From infrequent reporting to continuous sharing. Leaders recall the premium they placed, circa 1990, on quarterly shareholder reports and the mythic unveiling of year-end results. Weeks of resources were dedicated to crafting one perfect presentation that happened on schedule and according to the calendar. Well
, that was before analytics and real-time information opened the floodgates. Today, leaders need to share, and frequently, just to stay in front of the message. Rosemary Turner is sharing all day every day on multiple platforms. Why? In large part because it keeps her mammoth workforce on track. The flip side is that without her advice, employees would look in ten different directions for guidance and end up at odds with one another. Keeping the trucks running on time is especially important in a logistics business such as UPS. Regardless, frequent sharing keeps people aligned and in sync.
From formal to informal sharing. In part because of the frequency just described, informal sharing has become the norm. No longer can leaders emerge from the ivory tower, put out some finely crafted pearls of wisdom, and expect followers and direct reports to hang on their every word.
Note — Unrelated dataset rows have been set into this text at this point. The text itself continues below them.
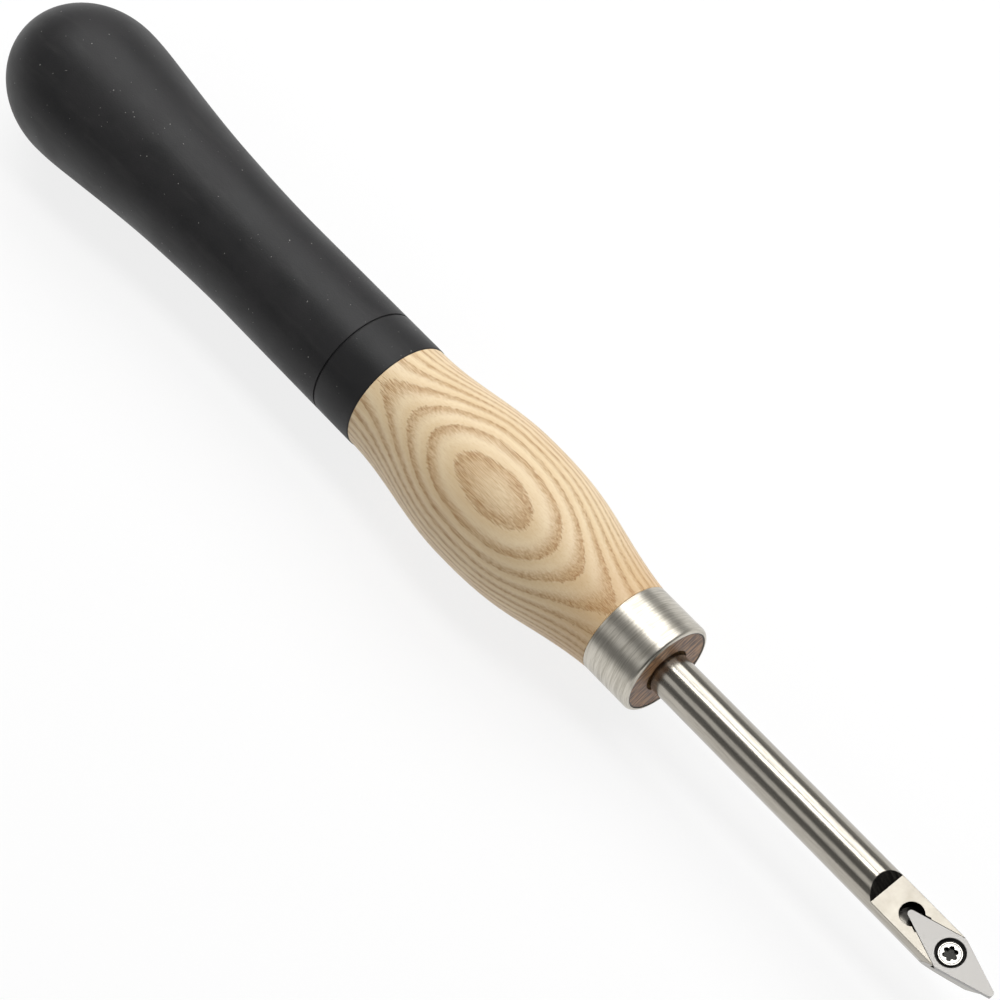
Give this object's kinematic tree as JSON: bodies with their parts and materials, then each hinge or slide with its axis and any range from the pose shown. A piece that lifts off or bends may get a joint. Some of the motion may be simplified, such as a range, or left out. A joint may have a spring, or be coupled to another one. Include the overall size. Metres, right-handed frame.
{
  "type": "carbide turning tool",
  "caption": "Hand-held woodturning tool: round steel bar with a screwed-on diamond carbide cutter, ferrule, ash handle and moulded rubber grip.",
  "frame": {"origin": "on the tool's axis, at the shoulder where the full round bar starts, 0.3 mm ahead of the ferrule's face", "axes": "+X along the axis towards the cutter, +Z out of the cutter's top face, +Y to the left seen from the handle"},
  "size_m": [0.3221, 0.038, 0.038],
  "materials": {
    "grip_rubber": "matt moulded rubber",
    "ash_wood": "turned ash, clear satin finish",
    "ferrule_steel": "brushed round its circumference",
    "bond_resin": "cured clear resin",
    "bar_steel": "ground and polished bar, milled flat",
    "carbide": "lapped satin carbide",
    "screw_steel": "bright plated"
  },
  "bodies": {
    "root": {"rubber_grip": "grip_rubber", "wood_handle": "ash_wood", "ferrule": "ferrule_steel", "bar_bond": "bond_resin", "tool_bar": "bar_steel"},
    "insert": {"carbide_insert": "carbide"},
    "screw": {"insert_screw": "screw_steel"}
  },
  "joints": [
    {"name": "insert_lift", "type": "slide", "parent": "root", "child": "insert", "axis": [0, 0, 1], "range_m": [0, 0.005]},
    {"name": "screw_turn", "type": "hinge", "parent": "insert", "child": "screw", "pos_m": [0.0852, 0, 0], "axis": [0, 0, 1], "range_deg": [0, 3600]}
  ],
  "couplings": [
    {"joint": "screw_turn", "follows": "insert_lift", "rad_per_m": 12566}
  ]
}
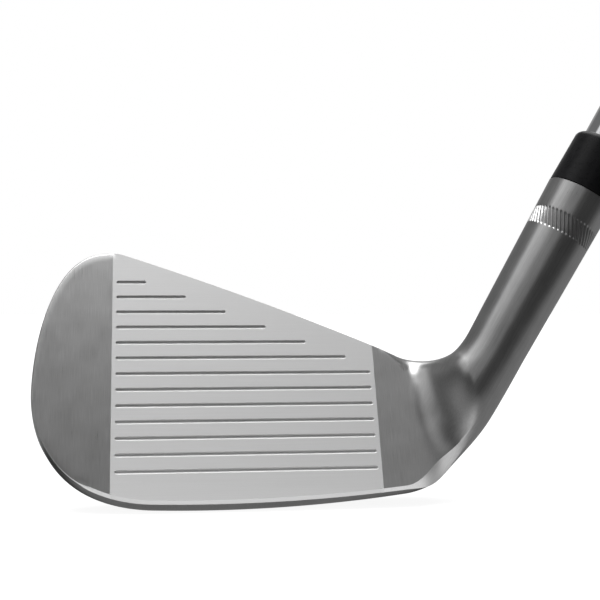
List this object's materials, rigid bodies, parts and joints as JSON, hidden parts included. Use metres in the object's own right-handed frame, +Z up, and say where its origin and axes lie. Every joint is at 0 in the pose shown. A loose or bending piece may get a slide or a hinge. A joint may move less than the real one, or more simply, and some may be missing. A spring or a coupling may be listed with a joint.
{
  "type": "iron golf club",
  "caption": "Right-handed blade iron standing at address: forged head with score lines, ferrule, stepped steel shaft and rubber grip.",
  "frame": {"origin": "on the shaft axis inside the grip, 110 mm down from the end of the cap, where the hands hold the club", "axes": "address pose: +X from the toe to the heel, +Y from the face to the back, +Z up; the shaft rises along +X and +Z at the lie angle"},
  "size_m": [0.5727, 0.0332, 0.8543],
  "materials": {
    "head_steel": "satin brushed forged steel with a fine blasted hitting area",
    "ferrule_black": "black polished plastic",
    "shaft_chrome": "chrome-plated steel tube",
    "epoxy": "cured two-part epoxy",
    "pin_brass": "turned brass",
    "grip_rubber": "moulded rubber with a fine tread",
    "cap_rubber": "smooth moulded rubber",
    "tape_paper": "crepe paper tape",
    "band_foil": "plain foil band with no marks"
  },
  "bodies": {
    "root": {"club_head": "head_steel", "ferrule": "ferrule_black", "shaft": "shaft_chrome", "hosel_epoxy": "epoxy", "tip_weight": "pin_brass", "grip_sleeve": "grip_rubber", "grip_end_cap": "cap_rubber", "grip_tape": "tape_paper", "shaft_band": "band_foil"}
  },
  "joints": []
}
The world moves too fast for that sort of formality. Even the papacy has taken notice. Francis seldom offers proclamations from the balcony or even from behind the pulpit. Instead he walks among the people or drives around in his (very) used car—190,000+ miles—all the while stopping to pose for photographs.
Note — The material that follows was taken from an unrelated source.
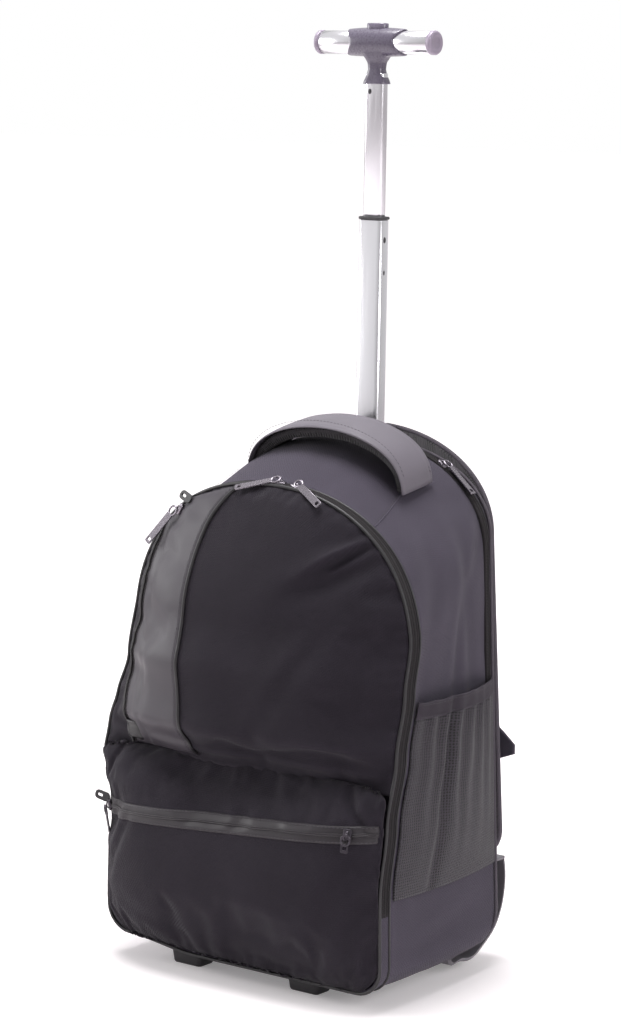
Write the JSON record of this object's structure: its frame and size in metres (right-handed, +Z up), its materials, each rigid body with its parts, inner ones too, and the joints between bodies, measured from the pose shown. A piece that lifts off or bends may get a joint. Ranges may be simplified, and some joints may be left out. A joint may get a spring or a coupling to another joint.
{
  "type": "wheeled backpack",
  "caption": "Wheeled backpack with a telescopic trolley pole, grab handle, domed front compartment, low front pocket, mesh side pockets, shoulder straps and corner wheels.",
  "frame": {"origin": "centre of the bounding box, on the floor under the wheels and feet", "axes": "+Z up along the pole, -Y towards the front pocket, +X to the right seen from the front"},
  "size_m": [0.3562, 0.265, 0.889],
  "materials": {
    "cloth": "matt woven polyester",
    "gusset": "matt woven polyester",
    "leatherette": "smooth, satin",
    "band": "smooth, satin",
    "tape": "woven tape",
    "reflective": "coated tape, satin",
    "mesh": "knitted mesh",
    "aluminium": "satin anodised",
    "hub": "gloss",
    "plastic": "matt",
    "guard": "satin",
    "rubber": "matt",
    "gunmetal": "satin"
  },
  "bodies": {
    "bag": {"main_compartment": "gusset", "main_zip": "tape", "front_compartment": "cloth", "front_zip": "tape", "front_pocket": "cloth", "pocket_zip_tape": "reflective", "front_band": "band", "band_piping": "tape", "band_zip": "tape", "bottle_pocket_right": "mesh", "bottle_pocket_left": "mesh", "bottle_elastic_right": "tape", "bottle_elastic_left": "tape", "handle_strip": "leatherette", "handle_pad": "mesh", "pole_sleeve": "aluminium", "axle_right": "gunmetal", "axle_left": "gunmetal", "corner_guard_right": "guard", "corner_guard_left": "guard", "foot_right": "plastic", "foot_left": "plastic", "back_panel": "mesh", "shoulder_strap_right": "mesh", "shoulder_strap_left": "mesh", "strap_lock_right": "plastic", "strap_lock_left": "plastic", "strap_webbing_right": "tape", "strap_webbing_left": "tape", "strap_anchor_right": "tape", "strap_anchor_left": "tape", "slider_front_zip_left": "gunmetal", "puller_front_zip_left": "gunmetal", "slider_front_zip_right": "gunmetal", "puller_front_zip_right": "gunmetal", "slider_main_zip": "gunmetal", "puller_main_zip": "gunmetal", "slider_band_zip": "gunmetal", "puller_band_zip": "gunmetal", "slider_pocket_zip_right": "gunmetal", "puller_pocket_zip_right": "gunmetal", "slider_pocket_zip_left": "gunmetal", "puller_pocket_zip_left": "gunmetal", "loop_band_zip": "tape", "loop_pocket_zip": "tape"},
    "pole_lower": {"pole_lower": "aluminium", "pole_collar": "plastic"},
    "pole_upper": {"pole_upper": "aluminium", "handle_hub": "hub", "handle_grip_right": "aluminium", "handle_grip_left": "aluminium", "grip_cap_right": "guard", "grip_cap_left": "guard"},
    "button": {"handle_button": "hub"},
    "wheel_right": {"wheel_right": "rubber"},
    "wheel_left": {"wheel_left": "rubber"}
  },
  "joints": [
    {"name": "pole_lower_slide", "type": "slide", "parent": "bag", "child": "pole_lower", "axis": [0, 0, 1], "range_m": [-0.19, 0]},
    {"name": "pole_upper_slide", "type": "slide", "parent": "pole_lower", "child": "pole_upper", "axis": [0, 0, 1], "range_m": [-0.12, 0]},
    {"name": "button_press", "type": "slide", "parent": "pole_upper", "child": "button", "axis": [0, 0, 1], "range_m": [-0.003, 0], "stiffness_N_per_m": 200},
    {"name": "wheel_right_spin", "type": "hinge", "parent": "bag", "child": "wheel_right", "pos_m": [0.11858, 0.07947, 0.03], "axis": [1, 0, 0], "continuous": true},
    {"name": "wheel_left_spin", "type": "hinge", "parent": "bag", "child": "wheel_left", "pos_m": [-0.11742, 0.07947, 0.03], "axis": [1, 0, 0], "continuous": true}
  ]
}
From polished to imperfect. This mode of sharing is perhaps the most difficult change for some leaders to make. Sharing, because it is ongoing and informal, is also oftentimes off the cuff. When opportunities to share were infrequent, whatever you shared needed to be finely honed. Now, with the time required to broadcast drastically streamlined, the friction is removed from sharing, and informality is the norm. Luckily your posts need not be perfect; instead they should be authentic, relevant, and timely—photos, reactions, and a few choice words that suit the moment.